Jusqu’ici, nous avons exposé la situation de l’État indépendant du Congo au point de vue européen, aussi bien dans nos considérations économiques que dans nos spéculations humanitaires.

Peut-être serait-il temps de défendre les noirs, les fils de Cham voués depuis tout le passé à l’oppression des fils de Japhet et de Sem, la race comme frappée d’une malédiction singulière ! Peut-être convient-il d’essayer de les montrer tels qu’ils sont et tels que nous les faisons — quand nous ne les tuons pas.

La forêt…

Inextricable et triste, profonde comme un infini, mystérieuse pour nous dans sa sévérité monotone et grave, comme si la nature avait deviné à quoi sa splendeur servirait de cadre ; puis, par moments, comme un sourire dans une tristesse majestueuse, comme du bleu dans les nuages, apparaissent des sous-bois splendides d’où jaillissent des palmiers jeunes, des rotins élancés, des lianes cordées étrangement, avec la futaie comme fond, et, au premier plan, des herbes hautes, étoilées de fleurs rouges, blanches et jaunes. Furtifs coins de beauté, qu’on paye par la traversée de marais horribles, les pote-pote, où l’on marche simultanément dans la boue jusqu’au jarret presque, et de l’eau jusqu’au ventre, traversées qui représentent les deux tiers et plus des chemins dans cette immense forêt équatoriale, grande comme toute la moitié de l’Europe.

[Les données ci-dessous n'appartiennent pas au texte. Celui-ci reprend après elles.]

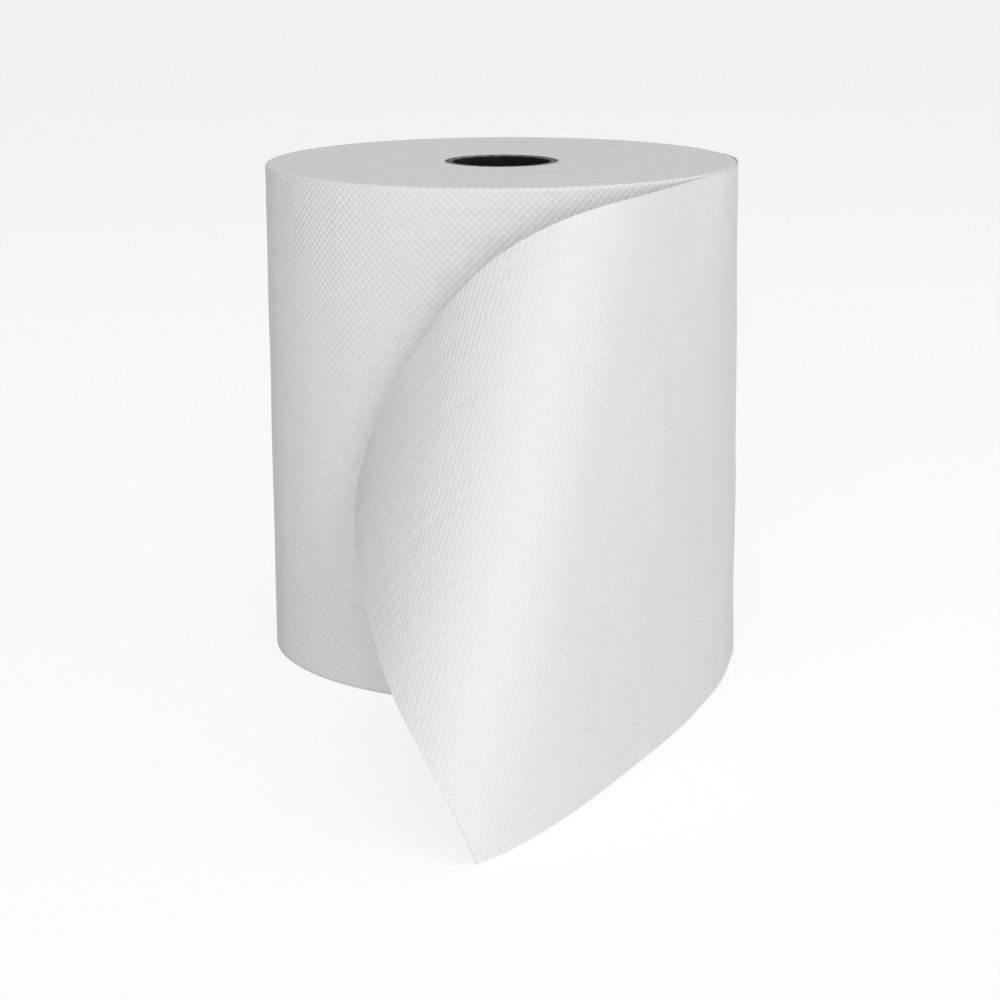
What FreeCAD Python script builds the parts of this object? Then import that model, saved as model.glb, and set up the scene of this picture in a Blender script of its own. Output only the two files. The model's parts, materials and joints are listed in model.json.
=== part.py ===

Et, cette gigantesque corbeille verte qui fait du plateau central africain une zone de végétation comparable à la selva brésilienne est sillonnée de cours d’eau majestueux, larges, affluents d’un des plus gigantesques fleuves du monde ; réceptacle des richesses amoncelées par les siècles, abri de populations diverses et nombreuses et différentes, depuis les nains des époques antérieures, jusqu’aux géants Budjas, mâles superbes, dont la fierté a repoussé le joug du blanc justement maudit.

Car le noir a raison de nous maudire. Nos pères ont été des négriers ; nous avons été des voleurs et des assassins. En relatant les faits horribles dont ce livre ne donne, hélas ! qu’une bien faible partie en regard de l’atroce abondance des crimes, j’ai repensé aux pages de Vigné d’Octon sur les horreurs de la conquête soudanaise ; à celles qui faillirent briser la carrière de Loti, lorsqu’il dépeignit les atrocités des guerres franco-annamites ; à ce qu’on a dit des Hollandais dans cette île paradisiaque de Sumatra et à Bornéo ; à ce que me révélait un soir, à Kandy, ce fils de brahme autrefois connu à Paris, ce compagnon d’études retrouvé dans la majesté des temples bouddhiques et qui, en respirant des fleurs, me contait de sa voix douce et lente les horreurs de la répression anglaise de 1857.


Partout l’Européen fut un marchand et un soldat. Nulle part un assimilateur. Ne parlons pas des missionnaires. Paix à ceux qui sont sincères en leur bonne volonté. Silence pour les autres.


Les rivières d’Afrique…

Des chemins qui marchent. Les pirogues fines glissent entre les larges murailles de verdure, presque sans berges. Parsemée d’îles et de bancs de sable où dorment des crocodiles, la rivière serpente invraisemblablement, dans un perpétuel paysage sévère, animé seulement par des vols de hérons gris ou de papillons de toute splendeur.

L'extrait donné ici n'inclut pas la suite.